'The Notebook' Drinking Game For Valentine's Day
When it comes to Noah, Allie and their purest love, it still isn't over
So you think you're ready to drink your way through The Notebook? You think you're prepared to sit down with the beautifully tragic, achingly romantic, poetically melancholic 2004 classic based on the Nicholas Sparks novel AND add alcohol to the mix? All we can say is grab tissues.
From the innocence of Noah and Allie's first summer together to the incredible frustration with their time apart to the unbelievably hopeful sadness of their final moments, this film has truly made its mark on romantics everywhere. For over a decade, boyfriends have been forced to sit through it, and relationships have crumbled under its unrealistic expectations about love.
Still, we can't help but adore The Notebook, and a good bottle of red wine can only make things better. Grab a glass (or a straw) and settle in for a love that "plants a fire in our hearts and brings peace to our minds."
Drink . . .
① Whenever you cry (duh).
② Whenever you see a tranquil shot of birds flying over a lake accompanied by the melody of a soft piano.
③ Whenever Noah or Allie does something that would be very inappropriate for a significant other to do in real life, but you blow over it because they're so damn CUTE (i.e., threatening suicide by Ferris wheel to get a date, writing 365 unanswered letters to an ex, lying to your kind and honest fiancé about sleeping with another man, etc.).
RELATED Romantic Date-Night Spots That Won't Make You Want to Hurl "
④ Whenever you arrive at a scene that would make you feel awkward if your parents were watching with you.
⑤ Whenever you witness elderly Noah reading from the notebook. Gah.

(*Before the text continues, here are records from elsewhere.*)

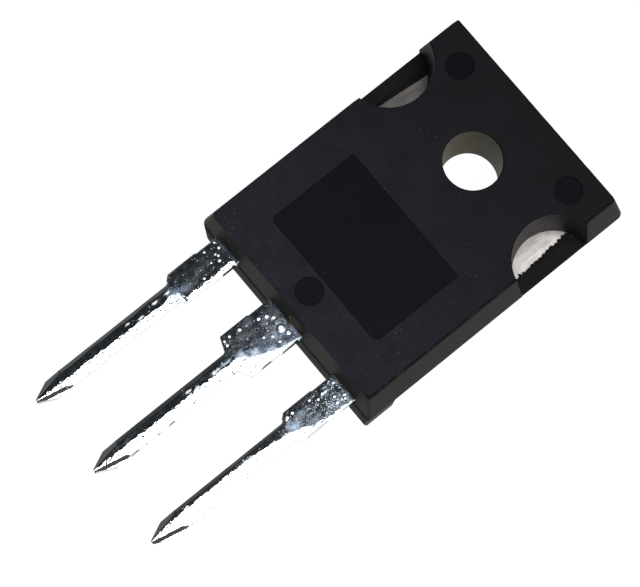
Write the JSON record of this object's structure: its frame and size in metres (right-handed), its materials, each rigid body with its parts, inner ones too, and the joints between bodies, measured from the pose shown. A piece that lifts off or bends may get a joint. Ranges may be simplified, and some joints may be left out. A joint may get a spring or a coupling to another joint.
{
  "type": "power transistor",
  "caption": "Flat black moulded power transistor with a screw hole, half-round side notches, an exposed metal back and pointed tinned leads.",
  "frame": {"origin": "on the screw hole's axis, in the plane of the back face that meets the heatsink", "axes": "+Z out of the front face along the screw hole, +Y along the body away from the leads, +X to the right seen from the front with the leads down"},
  "size_m": [0.0158, 0.0347, 0.005],
  "materials": {
    "moulding": "moulded epoxy, fine eroded texture",
    "tinned_copper": "hot dipped tin",
    "solder": "soldered",
    "silicon": "polished",
    "aluminium_wire": "drawn"
  },
  "bodies": {
    "root": {"moulded_case": "moulding", "drain_frame": "tinned_copper", "gate_lead": "tinned_copper", "source_lead": "tinned_copper", "chip_solder": "solder", "silicon_chip": "silicon", "gate_wire": "aluminium_wire", "source_wire_1": "aluminium_wire", "source_wire_2": "aluminium_wire", "source_wire_3": "aluminium_wire"}
  },
  "joints": []
}
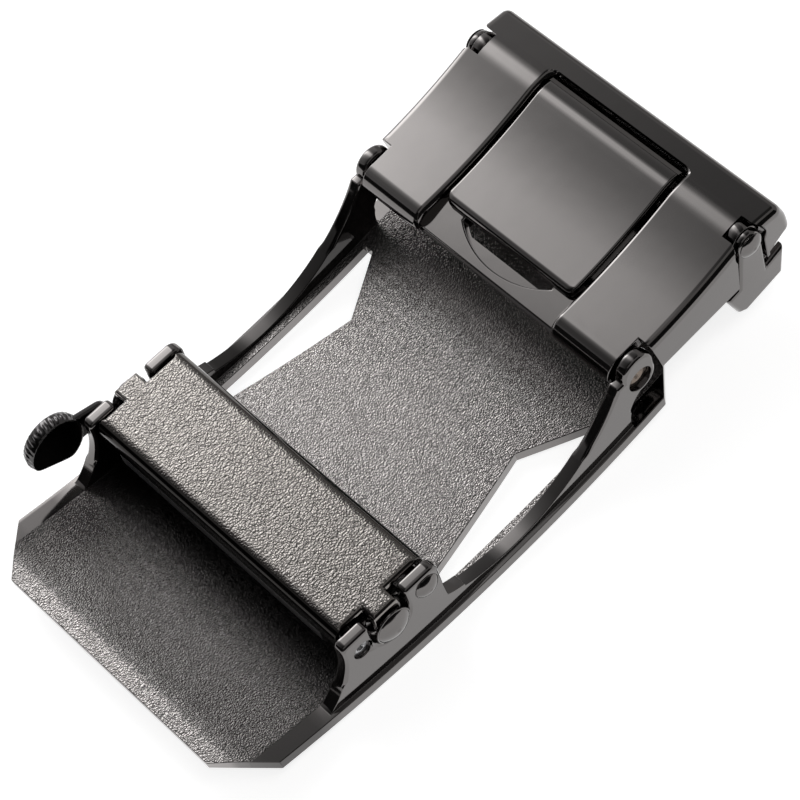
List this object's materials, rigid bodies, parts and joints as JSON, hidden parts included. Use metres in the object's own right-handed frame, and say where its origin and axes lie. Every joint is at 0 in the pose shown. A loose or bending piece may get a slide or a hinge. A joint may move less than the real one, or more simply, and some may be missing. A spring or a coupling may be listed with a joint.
{
  "type": "belt buckle",
  "caption": "Ratchet belt buckle with a bowed face plate, sprung pawl, side release lever and a hinged strap clamp with a flip-up toothed lid.",
  "frame": {"origin": "middle of the belt-entry edge, on the plane that touches the lowest point of the bowed face", "axes": "+X along the belt from the entry edge to the strap clamp, +Y towards the release lever, +Z from the face towards the wearer"},
  "size_m": [0.0778, 0.0422, 0.016],
  "materials": {
    "gunmetal": "polished gunmetal plating",
    "grained_gunmetal": "fine pebble grain, gunmetal plating",
    "black_nickel": "polished black nickel, knurled rim",
    "bare_steel": "plain steel",
    "spring_steel": "drawn wire",
    "bronzed_steel": "bronzed, worn at the edge"
  },
  "bodies": {
    "frame": {"face_plate": "gunmetal", "pawl_axle": "gunmetal", "pawl_axle_washers": "gunmetal", "pawl_spring_left": "spring_steel", "pawl_spring_right": "spring_steel", "anchor_bar": "gunmetal", "hinge_pin_left": "bronzed_steel", "hinge_pin_right": "bronzed_steel"},
    "pawl": {"pawl_cover": "grained_gunmetal", "pawl_blade": "bare_steel"},
    "lever": {"cam_shaft": "bare_steel", "release_lever": "black_nickel"},
    "clamp": {"clamp_casing": "gunmetal", "strap_tray": "gunmetal", "lid_axle": "gunmetal", "lid_axle_collars": "gunmetal", "hinge_washers": "bronzed_steel"},
    "lid": {"clamp_lid": "gunmetal", "bite_plate": "bare_steel", "bite_rivets": "bare_steel"}
  },
  "joints": [
    {"name": "lever_press", "type": "hinge", "parent": "frame", "child": "lever", "pos_m": [0.0177, 0, 0.0081], "axis": [0, -1, 0], "range_deg": [0, 32]},
    {"name": "pawl_lift", "type": "hinge", "parent": "frame", "child": "pawl", "pos_m": [0.0215, 0, 0.008], "axis": [0, 1, 0], "range_deg": [0, 8], "stiffness_Nm_per_rad": 0.02, "springref_deg": -34.38, "deforming": ["pawl_spring_left", "pawl_spring_right"]},
    {"name": "clamp_tilt", "type": "hinge", "parent": "frame", "child": "clamp", "pos_m": [0.05605, 0, 0.00945], "axis": [0, -1, 0], "range_deg": [-15, 4]},
    {"name": "lid_open", "type": "hinge", "parent": "clamp", "child": "lid", "pos_m": [0.07235, 0, 0.01415], "axis": [0, 1, 0], "range_deg": [0, 95]}
  ],
  "couplings": [
    {"joint": "pawl_lift", "follows": "lever_press", "ratio": 0.25}
  ]
}
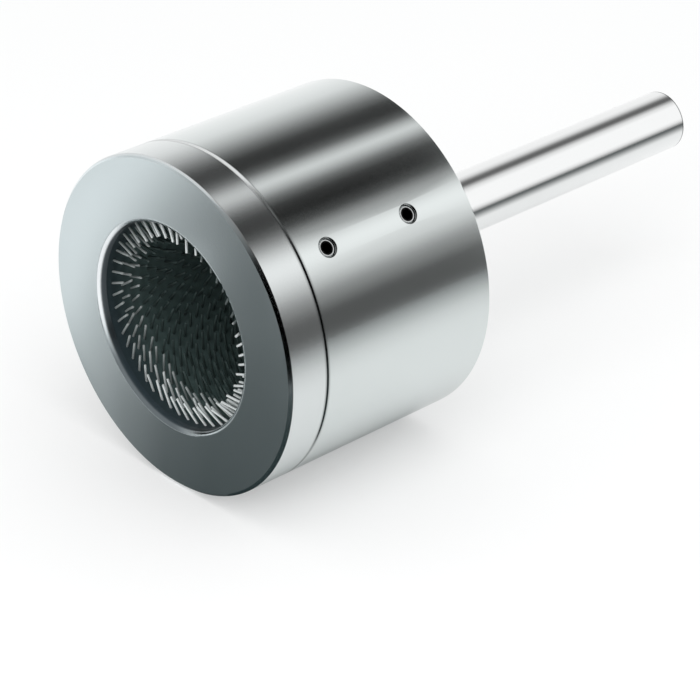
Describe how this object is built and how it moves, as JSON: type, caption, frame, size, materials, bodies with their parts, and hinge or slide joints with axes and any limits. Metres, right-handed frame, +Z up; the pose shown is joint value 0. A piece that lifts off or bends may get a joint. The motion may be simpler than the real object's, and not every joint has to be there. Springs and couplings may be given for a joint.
{
  "type": "tube end brush",
  "caption": "Cup-shaped rotary brush with wires pointing inwards, in a clamped cartridge, for cleaning the outside of a tube's end.",
  "frame": {"origin": "centre of the shank where it leaves the rear face of the body", "axes": "+X along the tool axis, out along the shank; the mouth faces -X; +Z up with the tool lying on its side"},
  "size_m": [0.0659, 0.032, 0.032],
  "materials": {
    "body_steel": "turned satin steel",
    "flange_steel": "faced and turned satin steel",
    "shank_steel": "ground bright steel",
    "spring_steel": "dark phosphated spring steel",
    "screw_steel": "black oxide",
    "wire_steel": "bright drawn wire",
    "fabric_plies": "woven plies bonded with rubber",
    "rubber_facing": "dull dark green rubber"
  },
  "bodies": {
    "holder": {"housing": "body_steel", "shank": "shank_steel"},
    "brush_cartridge": {"flanged_sleeve": "flange_steel", "fabric_backing": "fabric_plies", "rubber_facing": "rubber_facing", "retaining_ring": "spring_steel", "wire_row_01": "wire_steel", "wire_row_02": "wire_steel", "wire_row_03": "wire_steel", "wire_row_04": "wire_steel", "wire_row_05": "wire_steel", "wire_row_06": "wire_steel", "wire_row_07": "wire_steel", "wire_row_08": "wire_steel", "wire_row_09": "wire_steel", "wire_row_10": "wire_steel", "wire_row_11": "wire_steel", "wire_row_12": "wire_steel", "wire_row_13": "wire_steel", "wire_row_14": "wire_steel", "wire_row_15": "wire_steel", "wire_row_16": "wire_steel"},
    "front_screw": {"front_set_screw": "screw_steel"},
    "rear_screw": {"rear_set_screw": "screw_steel"}
  },
  "joints": [
    {"name": "cartridge_pull_out", "type": "slide", "parent": "holder", "child": "brush_cartridge", "axis": [-1, 0, 0], "range_m": [0, 0.016]},
    {"name": "front_screw_out", "type": "slide", "parent": "holder", "child": "front_screw", "axis": [0, -0.7826, 0.6225], "range_m": [0, 0.0032]},
    {"name": "rear_screw_out", "type": "slide", "parent": "holder", "child": "rear_screw", "axis": [0, -0.7826, 0.6225], "range_m": [0, 0.0032]}
  ]
}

⑥ Every time Allie's mom or dad is the absolute WORST. (They really suck, don't they?)
⑦ Whenever you hear the main musical theme. (You know, the one that makes you feel as if you'll never be able to recover from the emotional turmoil the film is putting you through.)
⑧ Whenever you wonder why you haven't yet found someone like Noah/Allie (or Ryan Gosling/Rachel McAdams, for that matter).
⑨ When you get to the lake scene. Take a sip for each duck. Actually, just drink the whole time.
⑩ Every time your heart shatters into a million pieces and/or melts into a lifeless puddle at the sight of elderly Allie finally remembering something about her patient and loving husband after all these years.
Take a few long swigs when you hear each of these iconic lines:
① "If you're a bird, I'm a bird."
② "I waited for you for seven years!" Followed closely by, "It's not over. It still isn't over."
③ "I want all of you, forever, everyday. You and me. Every day."
④ "Read this to me, and I'll come back to you."
Finish your drink when you reach . . .
Noah, Allie, a convalescent home and one little bed. They die together, and if that's not worth finishing your drink over, what is?